Another week, another set of records sent tumbling in the wake of Rose Zhang.

The 19-year-old Californian defended her NCAA National Championship crown in Arizona on Monday to become the first women’s golfer in history to win back-to-back individual national titles.

Having begun the final round four shots off the lead, Zhang tore round Scottsdale’s Grayhawk Golf Club with a bogey-free, four-under 68 to equal the NCAA record of eight single season wins held by Renee Heiken and Lorena Ochoa.

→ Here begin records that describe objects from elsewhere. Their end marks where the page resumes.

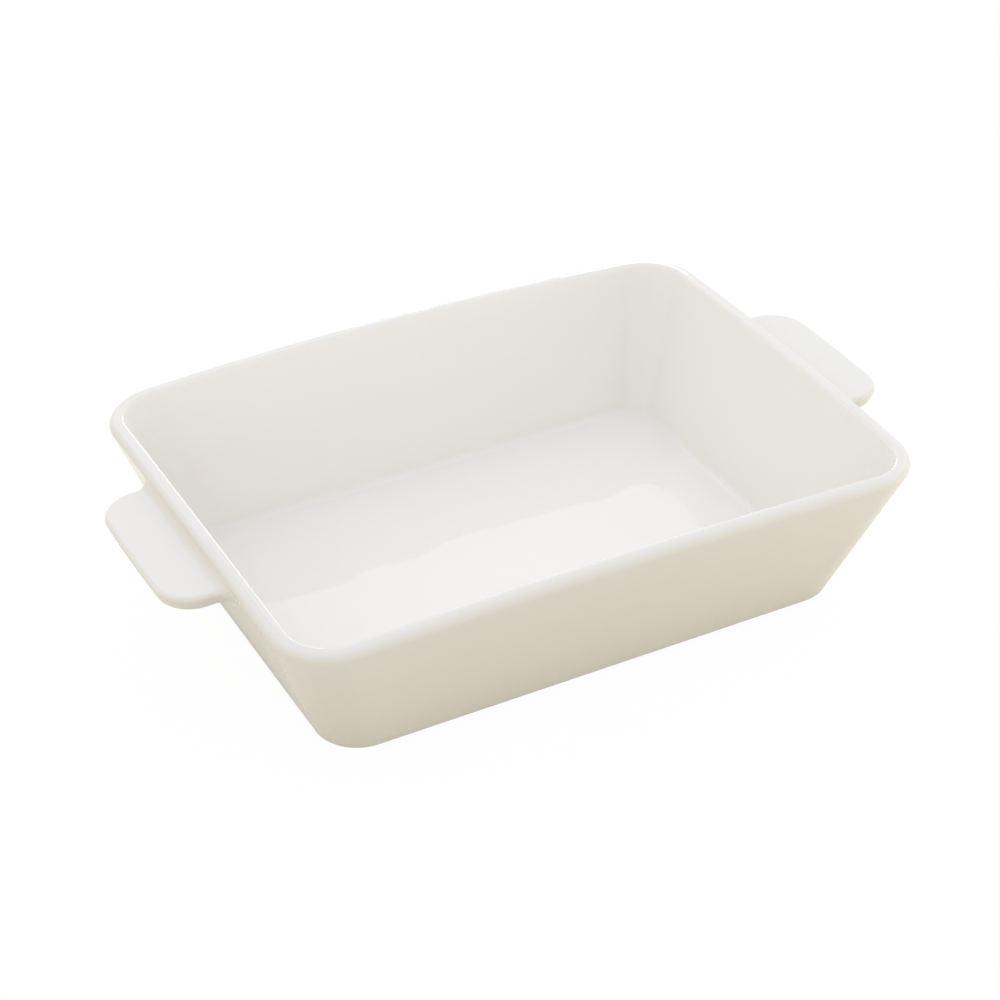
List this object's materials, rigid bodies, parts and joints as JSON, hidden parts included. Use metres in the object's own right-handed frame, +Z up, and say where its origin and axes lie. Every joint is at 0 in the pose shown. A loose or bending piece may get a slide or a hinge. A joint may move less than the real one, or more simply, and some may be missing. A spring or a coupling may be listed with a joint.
{
  "type": "lasagna dish",
  "caption": "Deep rectangular oven dish of cream glazed stoneware, walls leaning out to a soft domed rim, with flat tab handles on the short sides and a bare foot ring.",
  "frame": {"origin": "middle of the ground plane that the foot ring stands on", "axes": "+X along the length towards the right handle, +Y across towards the far long wall, +Z up"},
  "size_m": [0.3494, 0.2246, 0.0765],
  "materials": {
    "cream_glaze": "gloss",
    "bare_stoneware": "matt"
  },
  "bodies": {
    "root": {"dish_body": "cream_glaze", "handle_left": "cream_glaze", "handle_right": "cream_glaze", "foot_ring": "bare_stoneware"}
  },
  "joints": []
}
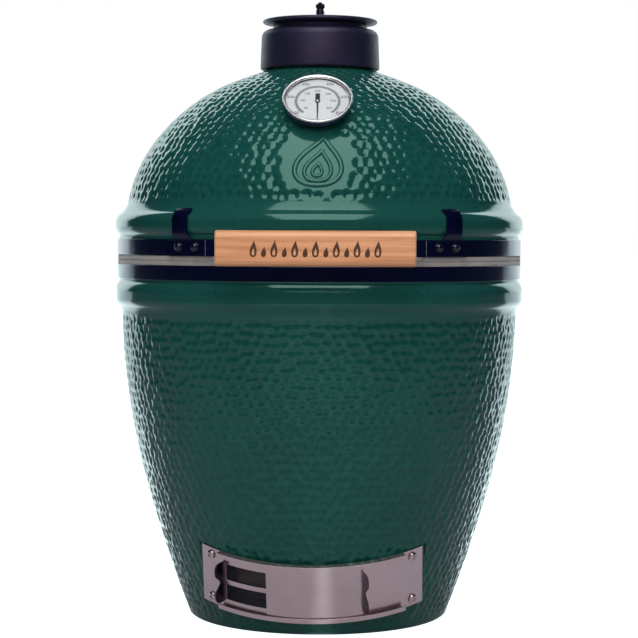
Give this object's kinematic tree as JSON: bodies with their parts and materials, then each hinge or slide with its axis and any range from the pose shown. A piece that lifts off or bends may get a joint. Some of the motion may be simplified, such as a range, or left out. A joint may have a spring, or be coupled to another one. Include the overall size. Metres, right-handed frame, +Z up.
{
  "type": "kamado ceramic grill",
  "caption": "Ovoid ceramic charcoal grill with a hinged dimpled dome, wooden handle, dial thermometer, top damper cap and sliding draft door.",
  "frame": {"origin": "centre of the flat foot of the lower shell, on the axis of the shells, at the level of the surface it stands on", "axes": "+Z up along the axis of the shells; the front, with the handle and the draft door, faces -Y; the lid hinge is at +Y; +X is to the right as seen from the front"},
  "size_m": [0.553, 0.669, 0.84],
  "materials": {
    "glaze": "deep green glaze over a dimpled surface, gloss",
    "fireclay": "matt, rough",
    "felt": "grey pressed felt",
    "black_steel": "black powder coat, satin",
    "black_bolt": "black oxide, semi-gloss",
    "spring_steel": "drawn wire",
    "stainless": "brushed along its length",
    "cast_iron": "rough casting",
    "cap_black": "black coated casting, satin",
    "wood": "light hardwood, oiled, long grain",
    "dial_white": "white print",
    "needle_black": "matt black",
    "lens_glass": "clear",
    "silicone": "matt"
  },
  "bodies": {
    "base": {"draft_frame": "stainless", "draft_screw_left_lower": "stainless", "draft_screw_left_upper": "stainless", "draft_screw_right_lower": "stainless", "draft_screw_right_upper": "stainless", "base_shell": "glaze", "base_gasket": "felt", "firebox": "fireclay", "fire_ring": "fireclay", "charcoal_grate": "cast_iron", "cooking_grid": "stainless", "lower_band": "black_steel", "lower_hinge_bracket": "black_steel", "lower_band_bolt_left": "black_bolt", "lower_band_nut_left": "black_bolt", "lower_band_bolt_right": "black_bolt", "lower_band_nut_right": "black_bolt", "hinge_pin": "black_bolt", "hinge_pin_nut": "black_bolt", "hinge_spacer": "black_bolt", "hinge_spring_left": "spring_steel", "hinge_spring_right": "spring_steel"},
    "dome": {"thermometer_case": "stainless", "thermometer_dial": "dial_white", "thermometer_lens": "lens_glass", "thermometer_probe": "stainless", "thermometer_clip": "spring_steel", "dome_shell": "glaze", "dome_gasket": "felt", "upper_band": "black_steel", "upper_hinge_bracket": "black_steel", "upper_band_bolt_left": "black_bolt", "upper_band_nut_left": "black_bolt", "upper_band_bolt_right": "black_bolt", "upper_band_nut_right": "black_bolt", "handle_bar": "wood", "handle_bracket_left": "black_steel", "handle_screw_left": "black_bolt", "handle_bracket_right": "black_steel", "handle_screw_right": "black_bolt", "bracket_rivet_left_outer": "black_bolt", "bracket_rivet_left_inner": "black_bolt", "bracket_rivet_right_outer": "black_bolt", "bracket_rivet_right_inner": "black_bolt", "cap_collar": "cap_black", "cap_gasket": "felt", "cap_hinge_pin": "black_bolt"},
    "cap_lid": {"cap_lid": "cap_black", "damper_stud": "black_bolt", "damper_nut": "black_bolt", "damper_spring": "spring_steel"},
    "damper": {"damper_disc": "cap_black", "damper_grip": "silicone"},
    "needle": {"thermometer_needle": "needle_black"},
    "slider": {"draft_slider": "stainless"},
    "screen": {"draft_screen": "stainless", "draft_gauze": "stainless"}
  },
  "joints": [
    {"name": "dome_hinge", "type": "hinge", "parent": "base", "child": "dome", "pos_m": [0, 0.312, 0.4886], "axis": [-1, 0, 0], "range_deg": [0, 75], "stiffness_Nm_per_rad": 18, "springref_deg": 108.86, "deforming": ["hinge_spring_left", "hinge_spring_right"]},
    {"name": "cap_lid_hinge", "type": "hinge", "parent": "dome", "child": "cap_lid", "pos_m": [0, 0.089, 0.7995], "axis": [-1, 0, 0], "range_deg": [0, 95]},
    {"name": "damper_spin", "type": "hinge", "parent": "cap_lid", "child": "damper", "pos_m": [0, 0, 0.813], "axis": [0, 0, 1], "range_deg": [0, 36]},
    {"name": "needle_spin", "type": "hinge", "parent": "dome", "child": "needle", "pos_m": [0, -0.19463, 0.6822], "axis": [0, 0.7157, -0.6984], "range_deg": [0, 340]},
    {"name": "draft_slide", "type": "hinge", "parent": "base", "child": "slider", "pos_m": [-0.00013, -0.00374, 0.13214], "axis": [-0.0119, -0.3418, 0.9397], "range_deg": [-16.4, 15.5]},
    {"name": "screen_slide", "type": "hinge", "parent": "base", "child": "screen", "pos_m": [-0.00013, -0.00374, 0.13214], "axis": [-0.0119, -0.3418, 0.9397], "range_deg": [0, 16.5]}
  ]
}
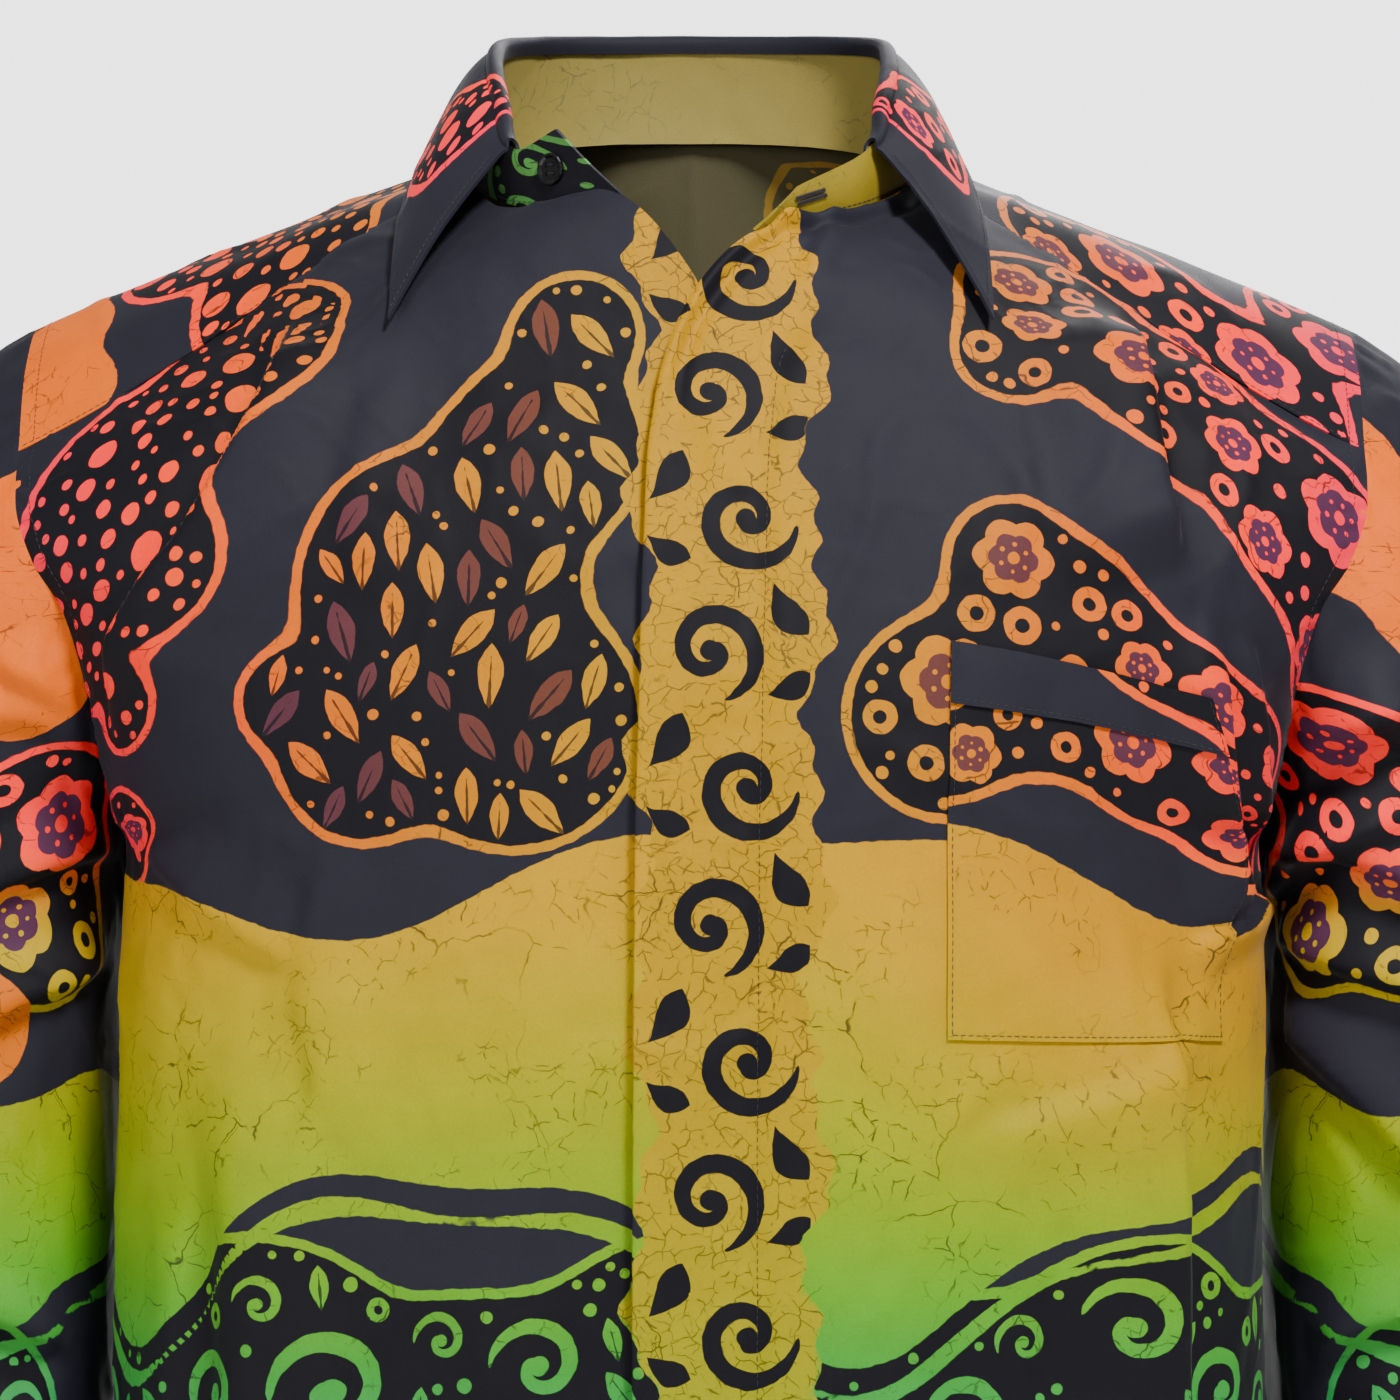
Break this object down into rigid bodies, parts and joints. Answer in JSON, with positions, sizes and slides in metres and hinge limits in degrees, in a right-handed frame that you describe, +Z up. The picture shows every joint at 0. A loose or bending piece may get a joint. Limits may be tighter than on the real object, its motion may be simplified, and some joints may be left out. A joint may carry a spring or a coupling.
{
  "type": "batik shirt",
  "caption": "Long-sleeved button-front shirt in patterned batik cotton with turn-down collar, yoke, breast pocket and buttoned cuffs, hollow and filled out as when worn",
  "frame": {"origin": "middle of the neck, level with the points where collar and shoulder meet", "axes": "+Z up, the front faces -Y, the wearer's left is +X"},
  "size_m": [0.683, 0.2889, 0.8047],
  "materials": {
    "batik_cotton": "fine plain-weave cotton with a wax-resist print: dark indigo ground, motifs drawn in yellow, orange, pink and green lines, one broad orange to green band across the belly",
    "dark_plastic": "glossy near-black four-hole buttons"
  },
  "bodies": {
    "root": {"front_left": "batik_cotton", "front_right": "batik_cotton", "fly_placket": "batik_cotton", "pocket": "batik_cotton", "pocket_band": "batik_cotton", "back": "batik_cotton", "yoke": "batik_cotton", "collar_stand": "batik_cotton", "collar_fall": "batik_cotton", "sleeve_left": "batik_cotton", "sleeve_right": "batik_cotton", "cuff_left": "batik_cotton", "cuff_right": "batik_cotton", "button_collar": "dark_plastic", "button_front_1": "dark_plastic", "button_front_2": "dark_plastic", "button_front_3": "dark_plastic", "button_front_4": "dark_plastic", "button_front_5": "dark_plastic", "button_front_6": "dark_plastic", "button_cuff_left": "dark_plastic", "button_cuff_right": "dark_plastic"}
  },
  "joints": []
}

It also sees Zhang tie Ochoa for most NCAA career victories with 12, a haul that sets a new Stanford University benchmark – male or female – for wins; among the four people that shared the previous record: Stanford alumni Tiger Woods.

A 15-time major champion, Woods quickly established himself as an all-time great after a prodigious amateur career. On the eve of her 20th birthday on Wednesday, Zhang similarly boasts an eye-watering list of early accolades.

Victory at the Augusta National Women’s Amateur in April saw Zhang break the record for most weeks spent at the summit of the women’s amateur world rankings, a position she has held for over two-and-a-half years.

That followed wins at the US Women’s Amateur in 2020 and at the US Girls’ Junior in 2021, headlines to a string of amateur titles.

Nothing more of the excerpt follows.